Robin Hobb’s Dragon Keeper is a long trek to no where.  However to be fair, it’s a gorgeous, immersive one with strong characters, even if I do get a sense that the author has a thing against men. Sadly, despite the title and cover, the dragons are only a small part of the immediate action.

Since there’s no where else to stick it in this blog, here’s the book, complete with its raised text:

The publisher only want you to think the above scene happens.

When I bought this I thought I was buying the sequel, though I didn’t know the sequel was a sequel. I saw the hard back hogging shelf space at Barnes and Noble and after tip toeing around the glowing review fragments, I was intrigued by the similarities to my own work. For some reason dragons are hatching sick and deformed, a shell of their former selves, and since their presence around men is such a pain (they do complain constantly and aren’t afraid to eat people,) a plan is devised to move them from where they’ve been stuck for too long. Those enslaved to, I mean put in charge of moving them, are humans born with reptilian mutations, like scales and claws. Some are worse than others. Usually these people are disposed of at birth as no one wants them around trying to pollute humanity by breeding with those who are normal. So what better plan than to send both them and dragons far away? Maybe the dragons will even eat them.

I read the prologue before I even bought the book. Hobb has an artful handle on our language. It’s not in a “look at how clever I am” way, but she knows the right words to use to get subtle changes in emotion from the reader. She draws you into every scene and environment. As an example, it’s the difference between a “sizzling steak” and a “cooking steak.” The former you can really feel. That’s something I strive to do with my serious work.

The dragons in this book begin life as sea serpents. Eventually they have to cocoon themselves to develop into true dragons, but this is where their development goes wrong. Why is a mystery. They’re further angry because their queen, who promised to return to help them, is missing. They’re intelligent and can speak, though don’t really care to talk to humans. An aspect of their lives that at first horrified me, then intrigued me with its possibilities, is that they gain the memories of other dragons by eating each other. Not alive, thankfully, but anytime one of them perishes there’s a rush to feast on the flesh. Any one dragon could have memories of many others. It’s nearly a collective consciousness. I want to see if anything useful comes from it in the sequel.

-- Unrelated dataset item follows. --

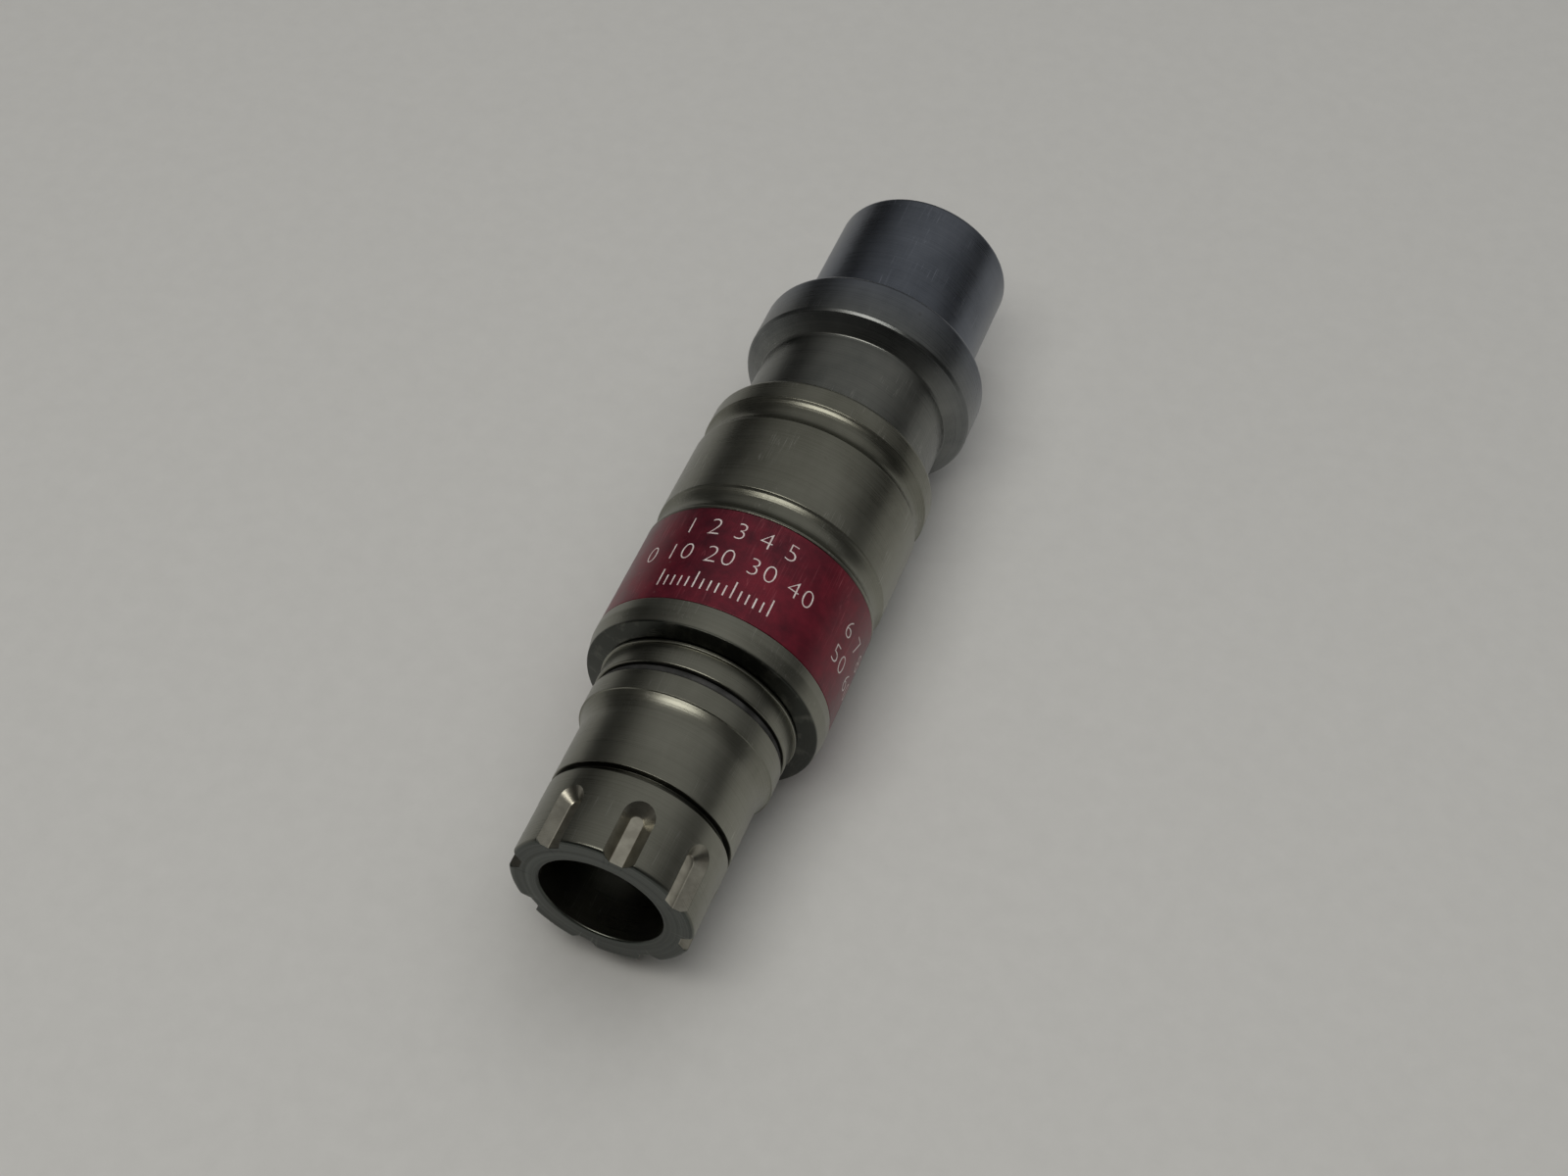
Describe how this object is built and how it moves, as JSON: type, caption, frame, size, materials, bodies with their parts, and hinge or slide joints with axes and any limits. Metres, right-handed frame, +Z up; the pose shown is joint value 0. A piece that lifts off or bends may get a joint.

As interesting as I found the dragons, unfortunately if one is opening this book looking for great percentage of dragon material, they’ll be let down. There’s that fantastic opening scene, then we get a few sparse bits in the middle, then the last fifth of the book pulls them into the active plot. It’s about five hundred pages of others talking about dragons, but keeping them in the background. The bits we get serve to show how unpleasant they are to each other, and in the end how little most humans think of them.

The good news is Hobb does character very well, so even the humans are fun to read. I could have enjoyed the book even if we never saw the dragons. Most of the story focuses on two female leads. There’s Alise, who’s dreamed her whole life about studying dragons. Her only opportunity to do this comes from marrying a wealthy trader named Hest, who turns out to be a frighteningly dickish antagonist, and of course doesn’t react too well to being reminded that he has to let his wife run off to chase childish fantasies without having given him an heir yet. Their sex is terrible. He really knows how to pull the victim card when accused of being a terrible mate too. His servant for a while is Alise’s only friend, and I did like him for most of the book, but he ends up being a bit of a heartless wimp when his affections are on the line. The other female is Thymara, one of the mutated humans. Her mother likes to pretend she doesn’t exist. Her father is dealing with regrets at saving her. So, to solve their problems, she gets sent off on this mission to move the dragons. She meets other mutants (while the reader is still waiting on dragons) and I did like most of these new characters, including one who’s plenty creepy in his desire to be with Thymara and drive a wedge between her and her friend, Tats. So, another male who appears to exist to use women. Really, does Robin Hobb hate men?

I’m not complaining as much as it may sound. I’m simply amused at what seems to be a trend. Hobb does take the more realistic approach where all characters have their good and bad sides. They’re deep and well written, and thankfully we don’t have to suffer through any internal monologue where someone’s talking about how evil they are and what evil things they’re going to do. I’ve had enough of that for the year. The dragons seem like dragons too, not men in dragon suits. They’re fascinating (even with their unpleasantness) and I hope in the next book we get more of them. They are in a terrible situation: deformed, dying, living in their own filth, and suffering with memories of a better life lost long in the past. It’s no wonder they come off the way they do.

If I had one issue with the book (other than wanting more dragons) it’s that it just stops, and right after a long, drawn out scene that was painful to watch. I was almost ill afterward. It’s like someone just cut the book in half. Oh wait, that is what happened. The book was originally twice as long, but it was cut into two novels instead. So, the sequel is really just the rest of this. It would have been a 1,000 page novel otherwise. I’ve never seen a book simply stop like this one. Sometimes an ending will be abrupt, but this is like bungee jumping and your chord was too long.